#### PROVIDED DATA:
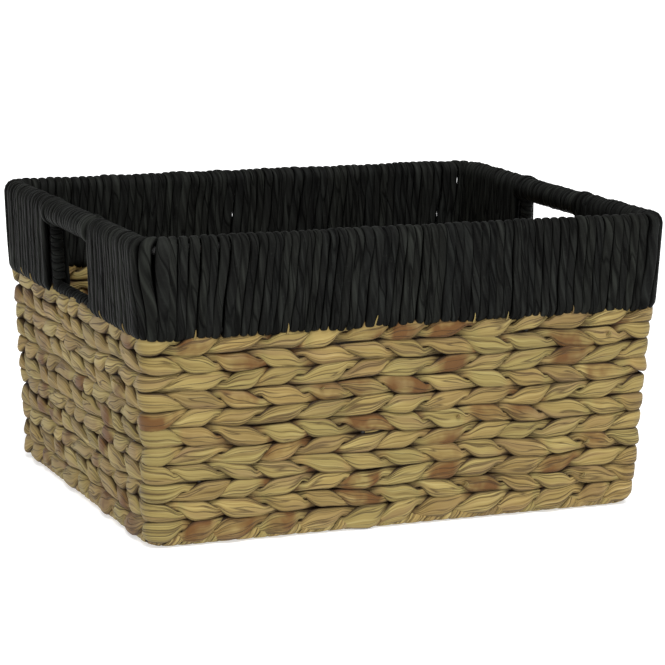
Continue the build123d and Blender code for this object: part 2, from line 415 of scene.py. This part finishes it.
def patches(tree, noise, level, gain):
    """Patches where a noise is over a level: the part over it, times a gain."""
    over = calculate(tree, "SUBTRACT", noise, level, True)
    return calculate(tree, "MULTIPLY", over, gain, True)


def thin_lines(tree, noise, sharpness):
    """Lines where a noise passes its middle: one less a sharpness times the way from it."""
    from_line = calculate(tree, "ABSOLUTE", calculate(tree, "SUBTRACT", noise, 0.5))
    return calculate(tree, "SUBTRACT", 1.0, calculate(tree, "MULTIPLY", from_line, sharpness), True)


def dried_seagrass():
    """Dry seagrass: straw to khaki, streaked along the fibres, with brown and pink stains.

    The streaks are noise drawn out along the strand's own UV map. The leaf attributes carry
    each leaf's tone, its brown stain and how deep the surface lies in the weave, which is
    painted as shade in dark brown.
    """
    pink, brown = (0.22, 0.140, 0.062, 1), (0.130, 0.058, 0.014, 1)
    # The fibre lines' colour, and a dark brown that paints shade where the surface lies deep.
    fibre_line, painted_shade_brown = (0.060, 0.032, 0.012, 1), (0.034, 0.016, 0.008, 1)
    material, tree, shader = new_material(
        "dried_seagrass", roughness=0.62, specular=0.2, sheen=0.03)
    strand = shader_node(tree, "ShaderNodeUVMap", {"uv_map": "strand"}).outputs["UV"]
    fibres = drawn_out_noise(tree, strand, along=18, across=1500, detail=3.0)
    bands = drawn_out_noise(tree, strand, along=14, across=260, detail=2.0)
    folds = drawn_out_noise(tree, strand, along=11, across=430, detail=2.0)
    blotches = drawn_out_noise(tree, strand, along=45, across=120, detail=3.0)
    straw = color_steps(tree, fibres, (
        (0.28, (0.085, 0.053, 0.017)),
        (0.42, (0.232, 0.170, 0.056)),
        (0.58, (0.300, 0.230, 0.082)),
        (0.76, (0.415, 0.335, 0.145)),
    ))
    leaf_tint = color_steps(tree, point_value(tree, "tone"), (
        (0.0, (0.80, 0.74, 0.72)),
        (0.3, (1.06, 0.97, 0.92)),
        (0.6, (0.95, 0.98, 0.92)),
        (1.0, (1.18, 1.14, 1.10)),
    ))
    tinted = blend_color(tree, 1.0, straw, leaf_tint, "MULTIPLY")
    pinked = blend_color(tree, patches(tree, bands, level=0.5, gain=3.2), tinted, pink)
    blotched = calculate(tree, "SUBTRACT", blotches, 0.36, True)
    stain = calculate(tree, "MULTIPLY", point_value(tree, "brown"), blotched)
    stained = blend_color(tree, calculate(tree, "MULTIPLY", stain, 6.5, True), pinked, brown)
    lines = thin_lines(tree, folds, sharpness=42.0)
    lined = blend_color(tree, calculate(tree, "MULTIPLY", lines, 0.75), stained, fibre_line)
    # Painted shade: where the surface lies deep in the weave it is darkened towards dark brown.
    deep = calculate(tree, "POWER", point_value(tree, "crevice_shade"), 1.3, True)
    shaded = blend_color(tree, calculate(tree, "MULTIPLY", deep, 0.94), lined, painted_shade_brown)
    tree.links.new(shaded, shader.inputs["Base Color"])
    relief = calculate(tree, "ADD", fibres, calculate(tree, "MULTIPLY", bands, 1.4))
    add_relief(tree, shader, calculate(tree, "SUBTRACT", relief, lines), depth=0.7 * mm, strength=0.9)
    return material


def loose_end(chance, root, outward, along, rise, width, reach, lean):
    """A short loose fibre: a flat blade that starts wide, curls outward and ends in a point.

    Its width falls as the square root of what is left of it. It climbs by the given rise and
    leans along the wall by the square of its share, while it stands off by the reach times one
    minus the square of what is left.
    """
    share = np.linspace(0, 1, 9)
    angle = np.arange(8) / 8 * 2 * np.pi
    up = np.array([0.0, 0.0, 1.0])
    stand_off = (1 - (1 - share) ** 2) * reach
    spine = root + share[:, None] * rise * up + stand_off[:, None] * outward
    spine = spine + share[:, None] ** 2 * lean * along
    half_width = 0.5 * width * np.sqrt(1.02 - share)
    half_blade = np.minimum(half_width, 0.25 * width)
    points = spine[:, None, :] + (half_width[:, None] * np.cos(angle))[..., None] * along
    points = points + (half_blade[:, None] * np.sin(angle))[..., None] * outward
    shape = points.shape[:2]
    values = {
        "tone": np.full(shape, chance.uniform(0.6, 1.0)),
        "brown": np.full(shape, chance.uniform(0.0, 0.3)),
        "crevice_shade": np.zeros(shape),
    }
    u = np.linspace(0, abs(rise), len(share) + 1) + chance.uniform(0, noise_span)
    v = np.linspace(0, 2 * width, len(angle) + 1)
    return {"points": points, "closed": False, "u": u, "v": v, "values": values}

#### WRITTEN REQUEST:
Return nothing but the lines from the start of the listing above through the line containing "and pink stains.", exactly as given.

#### EXPECTED ANSWER:
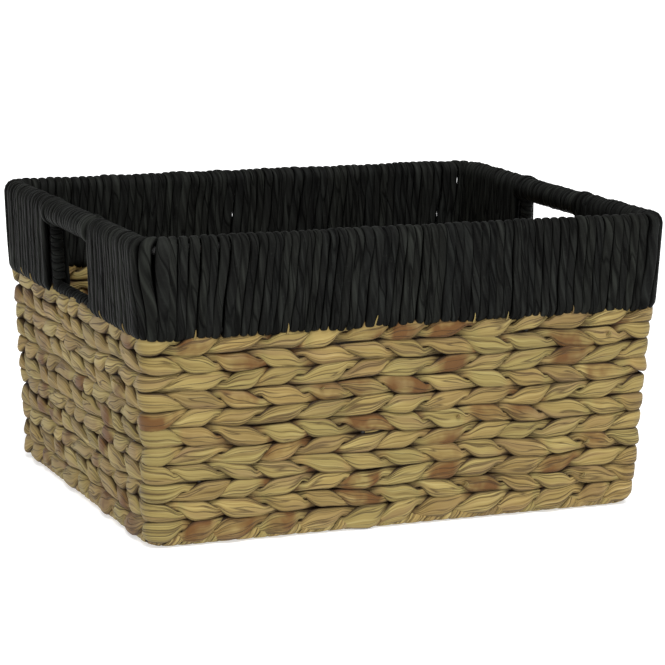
Continue the build123d and Blender code for this object: part 2, from line 415 of scene.py. This part finishes it.
def patches(tree, noise, level, gain):
    """Patches where a noise is over a level: the part over it, times a gain."""
    over = calculate(tree, "SUBTRACT", noise, level, True)
    return calculate(tree, "MULTIPLY", over, gain, True)


def thin_lines(tree, noise, sharpness):
    """Lines where a noise passes its middle: one less a sharpness times the way from it."""
    from_line = calculate(tree, "ABSOLUTE", calculate(tree, "SUBTRACT", noise, 0.5))
    return calculate(tree, "SUBTRACT", 1.0, calculate(tree, "MULTIPLY", from_line, sharpness), True)


def dried_seagrass():
    """Dry seagrass: straw to khaki, streaked along the fibres, with brown and pink stains.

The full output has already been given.